## Exercise description
Return exactly the listing's lines, from its first line to the line holding "TAB_MIDDLE = HOOK_RISE", ends included.
-- begin Data segment --
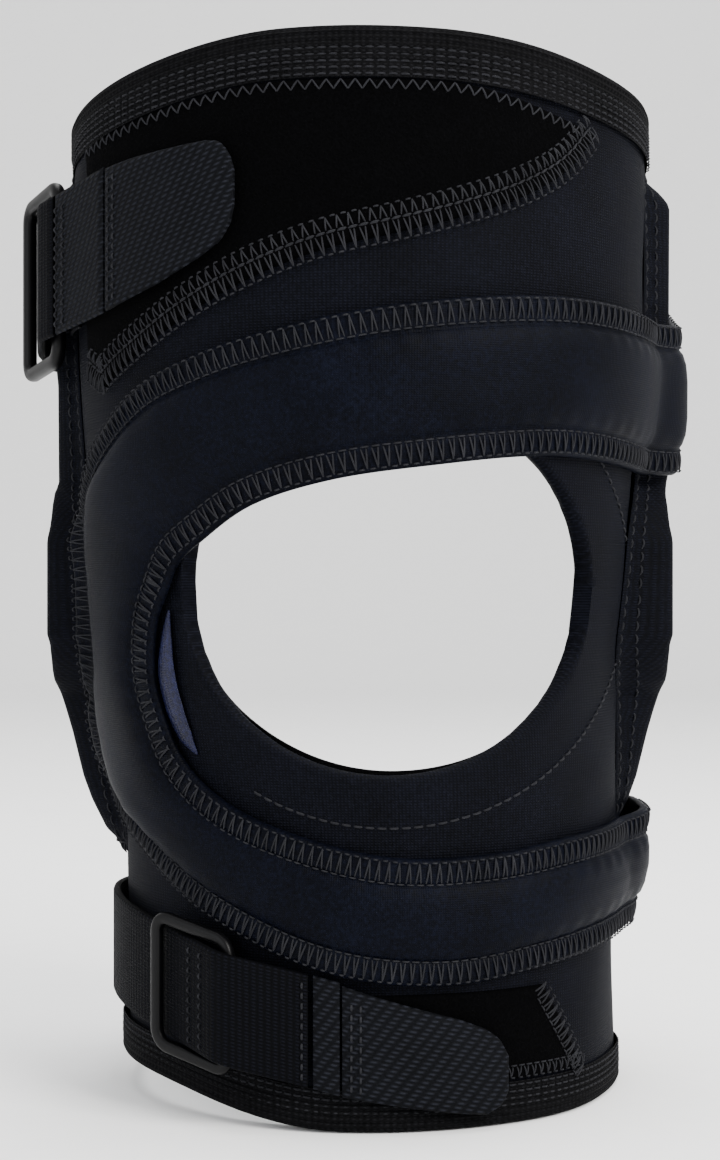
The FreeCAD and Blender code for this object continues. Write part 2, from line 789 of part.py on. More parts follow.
MIDDLE = (0.0, 0.0)
SLEEVE_OUT = size.wall.value
THIGH_OUT = size.thigh_radius.value + SLEEVE_OUT
CALF_OUT = size.calf_radius.value + SLEEVE_OUT
STRAP = size.strap.value
BAND = size.pad_band.value
HOOK_GAP = 0.4
HOOK_RISE = LYING + size.loop.value + HOOK_GAP
TAB_MIDDLE = HOOK_RISE + size.hook.value + size.tab.value / 2

# The heights of the strap planes: middle on the axis, rise towards +X, rise towards +Y.
THIGH_STRAP_PLANE = (208.5, 0.10, -0.08)
CALF_STRAP_PLANE = (20.5, -0.25, 0.0)

THIGH_PIVOT = (-74.8, -17.0)
THIGH_BAR = (-85.1, 3.0)
CALF_PIVOT = polar(CALF_OUT + 3.85, 242.0)
CALF_BAR = polar(CALF_OUT + 4.8, 223.0)
THIGH_SEAM = 217.0
CALF_SEAM = 264.5
BORE_PLAY = 0.15


def plane_height(plane, point):
    return plane[0] + plane[1] * point[0] + plane[2] * point[1]


def bar(name, radius, start, end):
    cylinder = doc.addObject("Part::Cylinder", name)
    set_size(cylinder, "Radius", radius)
    along = end - start
    cylinder.Height = along.Length
    cylinder.Placement = FreeCAD.Placement(start, FreeCAD.Rotation(FreeCAD.Vector(0, 0, 1), along))
    return cylinder


def make_ring(name, pivot, far_bar, plane, window, radius):
    """A ring of round bar with round corners: an upright pivot bar, an upright far bar and two between."""
    reach = number(window) / 2 + number(radius)
    corners = []
    for point, directions in ((pivot, (-1, 1)), (far_bar, (1, -1))):
        height = plane_height(plane, point)
        corners += [FreeCAD.Vector(point[0], point[1], height + sign * reach) for sign in directions]
    pieces = []
    for index, corner in enumerate(corners):
        pieces.append(bar("%s_bar_%d" % (name, index), radius, corner, corners[(index + 1) % len(corners)]))
        ball = doc.addObject("Part::Sphere", "%s_corner_%d" % (name, index))
        set_size(ball, "Radius", radius)
        ball.Placement.Base = corner
        pieces.append(ball)
    keep(name, fuse(name, pieces))


def make_keeper(name, pivot, plane, bar_radius, height, foot):
    """A webbing loop round a ring's pivot bar, on a foot sewn to the sleeve."""
    body = make_body(name)
    low = plane_height(plane, pivot) - height / 2
    place = (0.0, 0.0, low)
    bore = bar_radius + BORE_PLAY
    loop_sketch = add_sketch(body, "XY_Plane", place)
    circle(loop_sketch, pivot, bore + size.keeper)
    pad(body, loop_sketch, height)
    foot_in, foot_out, first, last = foot
    foot_sketch = add_sketch(body, "XY_Plane", place)
    sides = [arc_edge(MIDDLE, radius, first, last) for radius in (foot_in, foot_out)]
    add_edges(foot_sketch, sides)
    foot_sketch.addGeometry(Part.LineSegment(sides[0].StartPoint, sides[1].StartPoint))
    foot_sketch.addGeometry(Part.LineSegment(sides[0].EndPoint, sides[1].EndPoint))
    pad(body, foot_sketch, height)
    hole = add_sketch(body, "XY_Plane", place)
    circle(hole, pivot, bore)
    pocket(body, hole, height)
    keep(name, body)


def over_keeper(bar_radius):
    """Radius of a strap's middle where it turns over a keeper."""
    return number(bar_radius) + BORE_PLAY + size.keeper.value + 0.3 + STRAP / 2


def make_thigh_strap():
    strap_radius = THIGH_OUT + 1.4 + STRAP / 2
    corner = size.pocket_face.value - 1.0
    edge = size.pocket_half.value - 1.0
    supports = [
        (MIDDLE, strap_radius),
        ((-corner, size.pivot_y.value + edge), 2.7),
        ((-corner, size.pivot_y.value - edge), 2.7),
        (THIGH_PIVOT, over_keeper(size.thigh_ring_bar)),
        (MIDDLE, THIGH_OUT + TAB_MIDDLE),
    ]
    band = ribbon("thigh_strap_band", belt(supports, 84.0, THIGH_SEAM), size.strap, 170.0, 240.0)
    zone = slab("thigh_strap_zone", *THIGH_STRAP_PLANE, size.thigh_strap_width)
    keep("thigh_strap", boolean("Common", "thigh_strap", band, zone))
    foot = (THIGH_OUT + LYING, THIGH_OUT + 1.9, 185.5, 201.0)
    make_keeper("thigh_keeper", THIGH_PIVOT, THIGH_STRAP_PLANE, size.thigh_ring_bar, 30.0, foot)
    make_ring("thigh_ring", THIGH_PIVOT, THIGH_BAR, THIGH_STRAP_PLANE, size.thigh_window,
              size.thigh_ring_bar)


def make_calf_strap():
    supports = [
        (MIDDLE, CALF_OUT + 0.3 + STRAP / 2),
        (CALF_PIVOT, over_keeper(size.calf_ring_bar)),
        (MIDDLE, CALF_OUT + TAB_MIDDLE),
    ]
    band = ribbon("calf_strap_band", belt(supports, 100.0, CALF_SEAM), size.strap, 2.0, 60.0)
    zone = slab("calf_strap_zone", *CALF_STRAP_PLANE, size.calf_strap_width)
    keep("calf_strap", boolean("Common", "calf_strap", band, zone))
    foot = (CALF_OUT + LYING, CALF_OUT + 1.5, 235.0, 249.0)
    make_keeper("calf_keeper", CALF_PIVOT, CALF_STRAP_PLANE, size.calf_ring_bar, 20.0, foot)
    make_ring("calf_ring", CALF_PIVOT, CALF_BAR, CALF_STRAP_PLANE, size.calf_window, size.calf_ring_bar)


def height_span(outline):
    """Lowest and highest of an outline's corners, with a little to spare."""
    heights = [corner[1] for corner in outline]
    return min(heights) - 1.0, max(heights) + 1.0


def make_tab(tab_name, hook_name, base, first, last, outline, inset):
    """A hook tab that lies round the leg, with its hook patch underneath, cut to a front outline."""
    hook_radius = base + size.hook.value / 2
    tab_radius = base + size.hook.value + size.tab.value / 2
    low, high = height_span(outline)
    for name, radius, thickness, start, end, plate_points in (
            (tab_name, tab_radius, size.tab, first, last, outline),
            (hook_name, hook_radius, size.hook, first + inset, last - inset, outline)):
        arc = [(MIDDLE, radius, start, end)]
        band = ribbon(name + "_band", arc, thickness, low, high)
        plate = front_plate(name + "_plate", plate_points)
        keep(name, boolean("Common", name, band, plate))


def make_front_tabs():
    thigh_outline = [(-63.0, 188.6), (-59.0, 189.0), (-46.8, 193.5), (-33.5, 200.4), (-28.6, 206.0),
                     (-28.0, 220.0), (-31.4, 225.4), (-52.7, 223.6), (-63.0, 222.4)]
    make_tab("thigh_tab", "thigh_hook", THIGH_OUT + HOOK_RISE,
             THIGH_SEAM + 0.4, 252.0, thigh_outline, 2.0)
    calf_outline = [(-9.0, 9.6), (26.0, 3.4), (30.5, 7.0), (31.0, 17.5), (26.0, 23.4), (-9.0, 35.2)]
    make_tab("calf_tab", "calf_hook", CALF_OUT + HOOK_RISE,
             CALF_SEAM + 0.4, 300.0, calf_outline, 2.0)


def make_loop_panels():
    thigh = ribbon("thigh_loop_panel", [(MIDDLE, THIGH_OUT + LYING + size.loop.value / 2, 205.0, 300.0)],
                   size.loop, 193.0, 252.0)
    cut_above_rim(thigh, size.hem + 0.5)
    keep("thigh_loop_panel", thigh)
    calf = ribbon("calf_loop_panel", [(MIDDLE, CALF_OUT + LYING + size.loop.value / 2, 266.0, 320.0)],
                  size.loop, size.hem.value + 0.5, 31.5)
    keep("calf_loop_panel", calf)


# Edges of the C-shaped pad as seen from the front, (x, z), from the top right round to the bottom right.
PAD_OUTER = [(5.0, 186.3), (-25.0, 179.6), (-42.0, 174.4), (-54.6, 168.0), (-63.5, 157.5), (-69.2, 143.0),
             (-71.0, 124.0), (-69.0, 93.8), (-63.5, 77.2), (-54.6, 64.3), (-35.4, 48.4), (5.0, 34.8)]
PAD_INNER = [(5.0, 148.0), (-25.0, 140.3), (-41.6, 129.0), (-49.0, 106.0), (-42.8, 85.5), (-33.0, 75.9),
             (-16.0, 68.4), (5.0, 63.2)]


def pad_outline(name):
    """A prism with the front view of the C-shaped pad, left of the kneecap and ahead of the hinge."""
    body = make_body(name)
    sketch = add_sketch(body, "XZ_Plane", (0.0, 0.0, size.cover_radius - size.pivot_y + 2.0))
    curves = []
    for points in (PAD_OUTER, PAD_INNER):
        curve = Part.BSplineCurve()
        curve.interpolate([flat(point) for point in points])
        curves.append(curve)
    add_edges(sketch, curves)
    sketch.addGeometry(Part.LineSegment(flat(PAD_OUTER[0]), flat(PAD_INNER[0])))
    sketch.addGeometry(Part.LineSegment(flat(PAD_OUTER[-1]), flat(PAD_INNER[-1])))
    pad(body, sketch, REACH)
    return body


def make_band(name, low, high, around, corner_x, zone_corners, end):
    """Half of the C-shaped pad: its front, cut from a shell, and the band that goes round the side."""
    gap = 0.4
    shell = layer(name + "_shell", SLEEVE_OUT + gap, SLEEVE_OUT + gap + BAND, low, high)
    front = boolean("Common", name + "_front", shell, pad_outline(name + "_outline"))
    corner = corner_x - 1.0
    edge = size.pocket_half.value - 1.0
    over_corner = 1.5 + BAND / 2
    supports = [
        (MIDDLE, around),
        ((corner, size.pivot_y.value - edge), over_corner),
        ((corner, size.pivot_y.value + edge), over_corner),
        (MIDDLE, around),
    ]
    bottom, top = height_span(zone_corners)
    band = ribbon(name + "_band", belt(supports, -90.0, end), BAND, bottom, top)
    zone = side_plate(name + "_zone", zone_corners, -4.0, REACH)
    side = boolean("Common", name + "_side", band, zone)
    keep(name, fuse(name, [front, side]))


def make_back_tab(name, base, first, last, zone_corners):
    low, high = height_span(zone_corners)
    for part, radius, thickness, inset in (("tab", base + size.hook.value + size.tab.value / 2, size.tab, 0.0),
                                           ("hook", base + size.hook.value / 2, size.hook, 1.0)):
        piece = name + "_" + part
        band = ribbon(piece + "_band", [(MIDDLE, radius, first + inset, last - inset)], thickness, low, high)
        zone = side_plate(piece + "_zone", zone_corners, 0.0, REACH)
        keep(piece, boolean("Common", piece, band, zone))


def make_kneecap_pad():
    half_gap = size.split_gap.value / 2
    knee = size.knee.value
    climb = 0.48 * REACH
    upper_zone = [(-REACH, 151.0), (0.0, 151.0), (REACH, 151.0 + climb),
                  (REACH, 178.0 + climb), (0.0, 190.0), (-REACH, 189.0)]
    lower_zone = [(-REACH, 34.5), (REACH, 34.5), (REACH, 68.0), (-REACH, 66.0)]
    upper_end = 49.0
    lower_end = 53.0
    make_band("upper_pad_band", knee + half_gap, 196.0, THIGH_OUT + 1.1 + BAND / 2,
              size.pocket_face.value, upper_zone, upper_end)
    make_band("lower_pad_band", 28.0, knee - half_gap, CALF_OUT + 0.6 + BAND / 2, 71.0, lower_zone, lower_end)
    make_back_tab("upper_band", THIGH_OUT + HOOK_GAP, upper_end + 0.5, 66.0, upper_zone)
    make_back_tab("lower_band", CALF_OUT + HOOK_GAP, lower_end + 0.5, 70.0, lower_zone)


# ---------------------------------------------------------------- build, check and write

def check_model():
    doc.recompute()
    bad = [item.Name for item in doc.Objects if "Invalid" in item.State or "Error" in item.State]
    bad += [name for name, feature in nodes.items()
            if feature.Shape.isNull() or not feature.Shape.isValid()]
    if bad:
        raise RuntimeError("these objects failed: " + ", ".join(bad))


def write_parts():
    os.makedirs("parts", exist_ok=True)
    for name, feature in nodes.items():
        feature.Shape.exportStep("parts/%s.step" % name)
        print("%-26s %9.0f mm3 in %d solid(s)" % (name, feature.Shape.Volume, len(feature.Shape.Solids)))


make_sleeves()
make_hems()
make_window_pads()
make_piping()
make_hinges()
make_loop_panels()
make_thigh_strap()
make_calf_strap()
make_front_tabs()
make_kneecap_pad()
check_model()
write_parts()
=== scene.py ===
import math
import random

import bmesh
import bpy
import numpy as np
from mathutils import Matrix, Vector


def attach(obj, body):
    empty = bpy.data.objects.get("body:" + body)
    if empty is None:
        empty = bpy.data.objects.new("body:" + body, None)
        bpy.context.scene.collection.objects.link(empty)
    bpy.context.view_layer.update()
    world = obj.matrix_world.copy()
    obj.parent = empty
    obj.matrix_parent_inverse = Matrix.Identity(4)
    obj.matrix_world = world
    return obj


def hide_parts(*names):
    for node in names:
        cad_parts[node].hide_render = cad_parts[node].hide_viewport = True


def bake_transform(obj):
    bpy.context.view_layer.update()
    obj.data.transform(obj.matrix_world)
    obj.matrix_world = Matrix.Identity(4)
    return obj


# Looks for the hinged knee brace. Lengths are in millimetres until a mesh is made.
# Points on the leg are given unrolled: u runs round the leg, z up it.

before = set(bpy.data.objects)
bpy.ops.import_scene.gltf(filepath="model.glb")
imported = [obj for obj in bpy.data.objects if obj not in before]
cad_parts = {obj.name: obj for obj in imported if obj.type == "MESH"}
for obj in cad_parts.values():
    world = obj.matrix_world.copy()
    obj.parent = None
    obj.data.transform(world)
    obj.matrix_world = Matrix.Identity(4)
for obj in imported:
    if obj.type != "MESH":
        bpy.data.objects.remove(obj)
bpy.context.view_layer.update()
random.seed(7)

MM = 0.001
UNROLL = 68.0            # radius at which u is measured
ROUND = 2 * math.pi * UNROLL
SPLIT = 124.0            # height of the knee, where the upper and lower pieces meet
BLEND_TOP = 158.0        # top of the span given in UPPER for pieces that cross the knee
BLEND_BOTTOM = 88.0      # bottom of the span given in LOWER for pieces that cross the knee
WALL = 5.0               # thickness of the sleeve
RIM = 244.0              # height of the top rim on the axis
RIM_SLOPE = -0.0811      # rise of the top rim towards the back
NOTCH_Y = 11.0           # front end of the opening behind the knee
WINDOW = (7.0, 124.0)    # middle of the kneecap window, (x, z)
WINDOW_HALF = (48.2, 42.5)
PIVOT_Y = 10.0           # distance of the hinge pivots behind the middle
STRAP = 2.0              # thickness of a strap
THIGH_OUT = 72.0         # outside radius of the straight part of the thigh
CALF_OUT = 60.5          # outside radius of the straight part of the calf
AXIS = (0.0, 0.0)

# Strap planes: height on the axis, rise towards +X, rise towards +Y.
THIGH_PLANE = (208.5, 0.10, -0.08)
CALF_PLANE = (20.5, -0.25, 0.0)

# Seen from above, (x, y): the upright a ring turns on, and its far upright.
THIGH_PIVOT = (-74.8, -17.0)
THIGH_BAR = (-85.1, 3.0)


# ---------------------------------------------------------------- numbers

def smooth(t):
    """An eased step from 0 to 1."""
    t = np.clip(t, 0.0, 1.0)
    return t * t * (3 - 2 * t)


def to_u(degrees):
    """The unrolled place at an angle."""
    return math.radians(degrees) * UNROLL


def polar(radius, degrees):
    """The (x, y) at a distance from the axis and an angle."""
    angle = math.radians(degrees)
    return (radius * math.cos(angle), radius * math.sin(angle))


CALF_PIVOT = polar(CALF_OUT + 3.85, 242.0)
CALF_BAR = polar(CALF_OUT + 4.8, 223.0)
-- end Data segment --
## Exercise solution
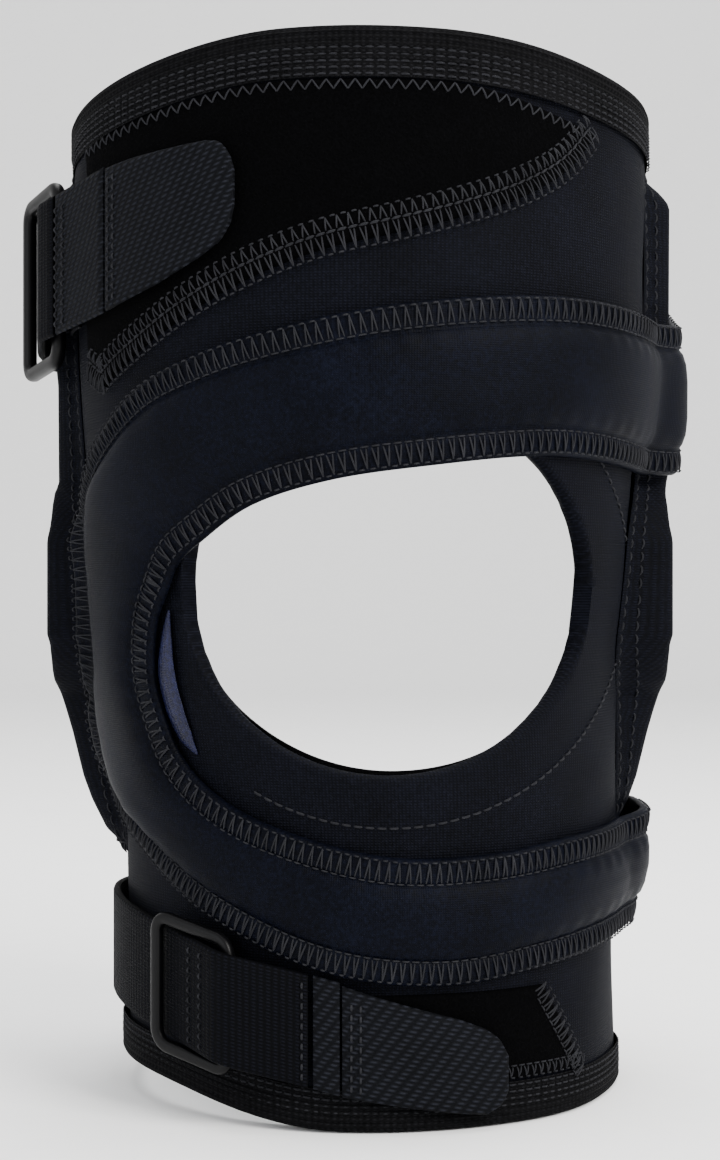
The FreeCAD and Blender code for this object continues. Write part 2, from line 789 of part.py on. More parts follow.
MIDDLE = (0.0, 0.0)
SLEEVE_OUT = size.wall.value
THIGH_OUT = size.thigh_radius.value + SLEEVE_OUT
CALF_OUT = size.calf_radius.value + SLEEVE_OUT
STRAP = size.strap.value
BAND = size.pad_band.value
HOOK_GAP = 0.4
HOOK_RISE = LYING + size.loop.value + HOOK_GAP
TAB_MIDDLE = HOOK_RISE + size.hook.value + size.tab.value / 2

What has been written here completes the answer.